International Anti-Money Laundering Instruments
Asset Tracing and Recovery: The FraudNet World Compendium, Bernd H. Klose (Ed.), Erich Schmidt Verlag (January 1, 2010)
46 Pages Posted: 8 Aug 2012
Date Written: January 1, 2010
Money laundering refers to the process or processes through which the proceeds of certain crimes are first disguised and then legitimized so that they may be enjoyed without risking discovery and prosecution. While anti-money laundering efforts were initially implemented through domestic legislation, it soon became evident that the effectiveness of the system would heavily depend on how homogenously it was applied accross borders. In fact, empirical evidence shows that money laundering operations typically include an international dimension of one sort or another. Should the anti-money laundering legal regime be limited to some countries or not enforced homogenously, those seeking to launder the proceeds of their crimes would do so in the jurisdiction where their conduct would not be subject to stringent controls. The only effect of exclusively domestic anti-money laundering measures would this be a change in the geographical distribution of the phenomenon.
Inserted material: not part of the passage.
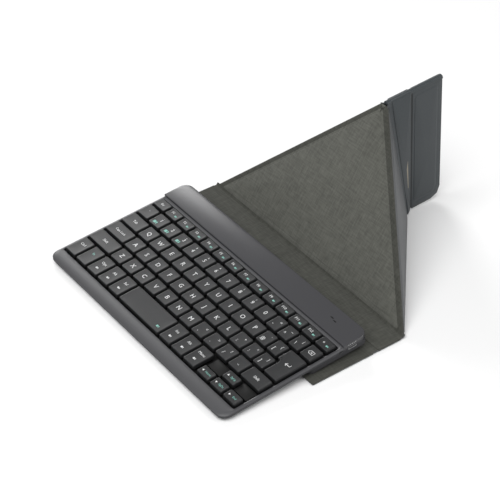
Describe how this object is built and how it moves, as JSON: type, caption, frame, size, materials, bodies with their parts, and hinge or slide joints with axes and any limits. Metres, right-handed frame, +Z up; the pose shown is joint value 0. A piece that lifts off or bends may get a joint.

This paper explores the development of international anti-money laundering standards and presents their main features in those specific areas that are most relevant to the question of international asset tracing and asset recovery, namely, the standards to prevent and detect transfers of proceeds of crime; the standards related to the adoption of provisional measures to prevent such transfers or the disposal of assets under investigation and the standards of confiscation of proceeds of crime domestically and in cross-border proceedings. It focuses on the rules and standards developed under the auspices of the United Nations, the European Union and the Financial Action Task Force (FATF).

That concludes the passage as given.